Among the lines below, keep only those from the one containing "Write part 2 of the OpenSCAD" through the one containing "node tree, with", and reproduce them exactly.

---------- Data provided

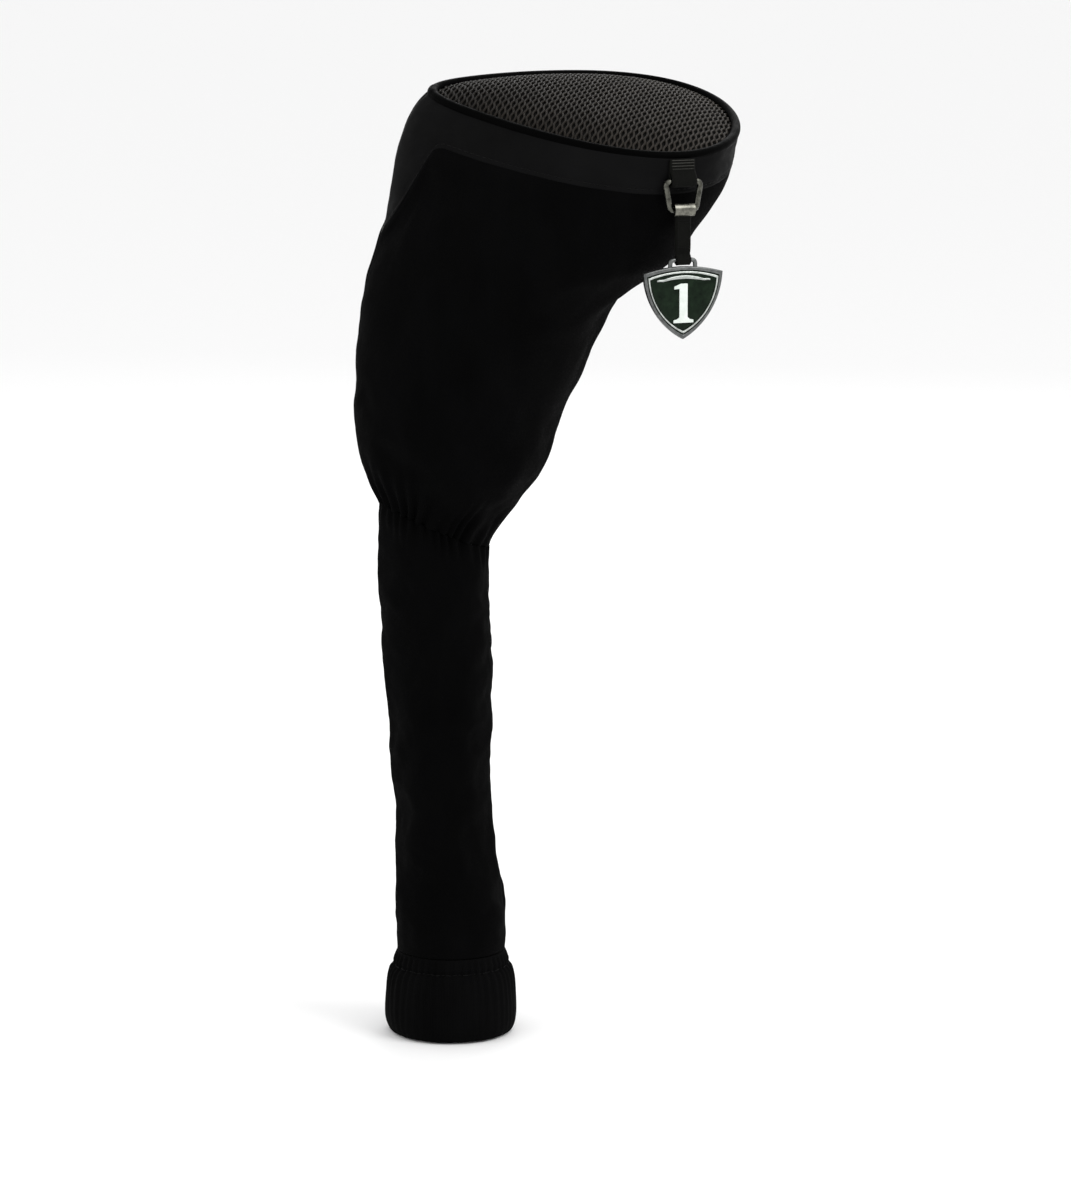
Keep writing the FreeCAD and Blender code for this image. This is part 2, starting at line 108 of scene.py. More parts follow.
def facesOut(obj):
    bm = bmesh.new()
    bm.from_mesh(obj.data)
    bmesh.ops.recalc_face_normals(bm, faces=bm.faces)
    bm.to_mesh(obj.data)
    bm.free()


def thicken(obj, thickness, offset=-1.0):
    solid = obj.modifiers.new("thickness", "SOLIDIFY")
    solid.thickness = thickness
    solid.offset = offset
    solid.use_even_offset = False
    return solid


def bake(obj):
    # turns an object with modifiers into a plain mesh
    bpy.context.view_layer.update()
    evaluated = obj.evaluated_get(bpy.context.evaluated_depsgraph_get())
    mesh = bpy.data.meshes.new_from_object(evaluated)
    obj.modifiers.clear()
    if obj.type != "MESH":
        name = obj.name
        bpy.data.objects.remove(obj)
        return addObject(name, mesh)
    obj.data = mesh
    return obj


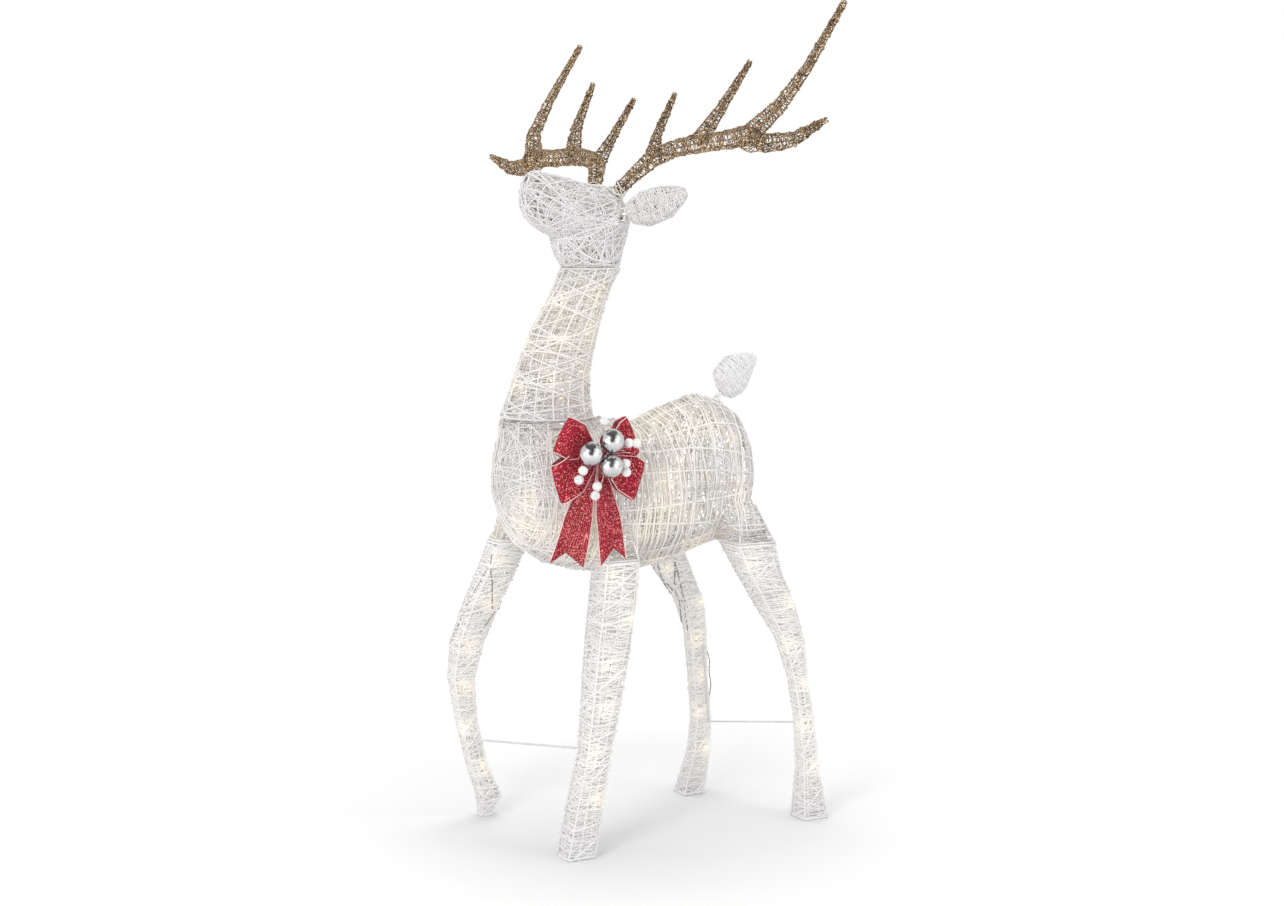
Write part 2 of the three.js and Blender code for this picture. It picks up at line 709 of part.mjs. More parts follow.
// A lamp lead down the middle of a leg, with lamps turned to its two sides by turns.
function legLamps(name) {
  const rings = legRings(LEGS[name]);
  const path = every(13).map((i) => {
    const part = 0.35 + ((rings.length - 2.6) * i) / 12;
    return legMiddle(name, within(rings, part, 0).z);
  });
  const bulbs = every(13, 2, 1).map((i) => {
    const side = i % 4 === 1 ? 1 : -1;
    return lampOn(path[i], path[i + 1], vec(side, 0, 0));
  });
  return joined([wire(path, LAMP_WIRE), ...bulbs]);
}

const legSleeve = (name) => {
  const [x, y, z] = legTop(name);
  return sleeveTube(vec(x, y, z + SEAM + 6 + SLEEVE.length));
};

// A point on a leg's middle line at a height.
function legMiddle(name, height) {
  const k = LEGS[name].findIndex(([, , z]) => z <= height);
  const [high, low] = [LEGS[name][k - 1], LEGS[name][k]];
  const part = (high[2] - height) / (high[2] - low[2]);
  return pointAt(high).lerp(pointAt(low), part);
}

// ---- braces: a thin wire from leg to leg, hooked round the inner side of each ----

const FRONT_BRACE = { left: 182, right: 160 }; // height where it meets each leg
const HIND_BRACE = { left: 180, right: 147, wire_top: 305 };

// The place beside a leg's inner face where a brace ends.
function braceEnd(name, height, rearward = 0) {
  const half = LEGS[name].find(([, , z]) => z <= height)[3] + 4;
  const side = legTop(name)[0] > 0 ? -1 : 1;
  return legMiddle(name, height).add(vec(side * (half + BRACE + GAP), rearward, 0));
}

function frontBrace() {
  const left = braceEnd("front_left", FRONT_BRACE.left);
  const right = braceEnd("front_right", FRONT_BRACE.right);
  const hooks = [left.clone().add(vec(0, 0, 16)), left, right, right.clone().add(vec(0, 0, -16))];
  return wire(hooks, BRACE, { sides: 6 });
}

function hindBrace() {
  const left = braceEnd("hind_left", HIND_BRACE.left);
  const right = braceEnd("hind_right", HIND_BRACE.right, 6);
  const top = braceEnd("hind_right", HIND_BRACE.wire_top, 6);
  return wire([left.clone().add(vec(0, 0, 16)), left, right, top], BRACE, { sides: 6 });
}

// ---- bow: about its knot, with its face towards +X ----

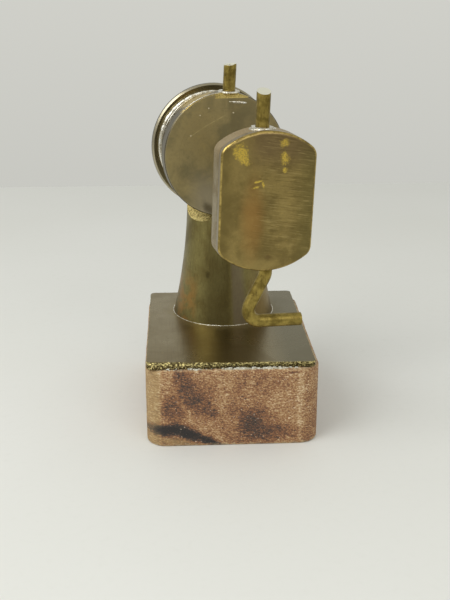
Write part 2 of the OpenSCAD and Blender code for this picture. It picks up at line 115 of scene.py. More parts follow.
class Net:
    """A material's node tree, with one short method for each kind of node."""

    def __init__(self, name):
        self.material = bpy.data.materials.new(name)
        self.material.use_nodes = True
        self.tree = self.material.node_tree
        self.tree.nodes.clear()
        self.out = self.tree.nodes.new("ShaderNodeOutputMaterial")
        self.shader = self.tree.nodes.new("ShaderNodeBsdfPrincipled")
        self.link(self.shader.outputs[0], self.out.inputs["Surface"])
        self.coords = self.tree.nodes.new("ShaderNodeTexCoord")
        self.at = self.vector("SCALE", self.coords.outputs["Object"], scale=1 / MM)
        self.normal = self.coords.outputs["Normal"]

    def link(self, a, b):
        self.tree.links.new(a, b)

    def put(self, socket, value):
        if isinstance(value, bpy.types.NodeSocket):
            self.link(value, socket)
        elif value is not None:
            socket.default_value = value

    def math(self, operation, a, b=None, c=None, clamp=False):
        node = self.tree.nodes.new("ShaderNodeMath")
        node.operation = operation
        node.use_clamp = clamp
        for socket, value in zip(node.inputs, (a, b, c)):
            self.put(socket, value)
        return node.outputs[0]

    def vector(self, operation, a, b=None, scale=None):
        node = self.tree.nodes.new("ShaderNodeVectorMath")
        node.operation = operation
        self.put(node.inputs[0], a)
        if b is not None:
            self.put(node.inputs[1], b)
        if scale is not None:
            self.put(node.inputs["Scale"], scale)
        return node.outputs["Value" if operation in ("DOT_PRODUCT", "LENGTH") else "Vector"]

    def parts(self, vector):
        node = self.tree.nodes.new("ShaderNodeSeparateXYZ")
        self.put(node.inputs[0], vector)
        return node.outputs[0], node.outputs[1], node.outputs[2]

    def join(self, x, y, z):
        node = self.tree.nodes.new("ShaderNodeCombineXYZ")
        for socket, value in zip(node.inputs, (x, y, z)):
            self.put(socket, value)
        return node.outputs[0]

    def remap(self, x, low, high, to_low=0.0, to_high=1.0):
        """A smooth step from one value to another as x goes from low to high."""
        node = self.tree.nodes.new("ShaderNodeMapRange")
        node.interpolation_type = "SMOOTHSTEP"
        for socket, value in zip(node.inputs, (x, low, high, to_low, to_high)):
            self.put(socket, value)
        return node.outputs[0]

    def noise(self, at, scale, detail=4.0, rough=0.6, distort=0.0):
        node = self.tree.nodes.new("ShaderNodeTexNoise")
        self.put(node.inputs["Vector"], at)
        for name, value in (
            ("Scale", scale),
            ("Detail", detail),
            ("Roughness", rough),
            ("Distortion", distort),
        ):
            node.inputs[name].default_value = value
        return node.outputs[0]

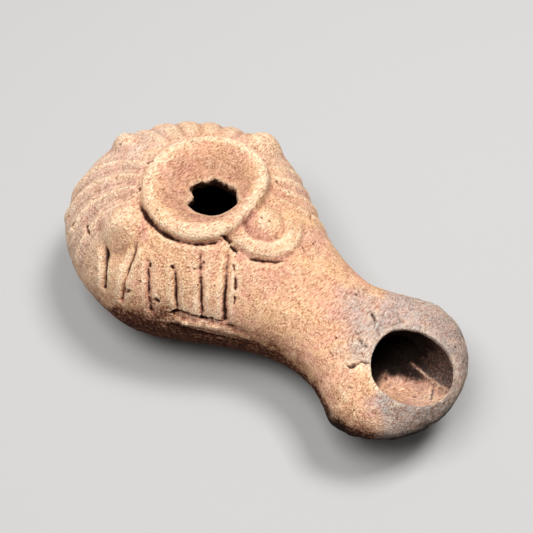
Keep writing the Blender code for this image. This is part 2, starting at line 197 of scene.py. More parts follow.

--------------------

▶ _Answer for the task_:
Write part 2 of the OpenSCAD and Blender code for this picture. It picks up at line 115 of scene.py. More parts follow.
class Net:
    """A material's node tree, with one short method for each kind of node."""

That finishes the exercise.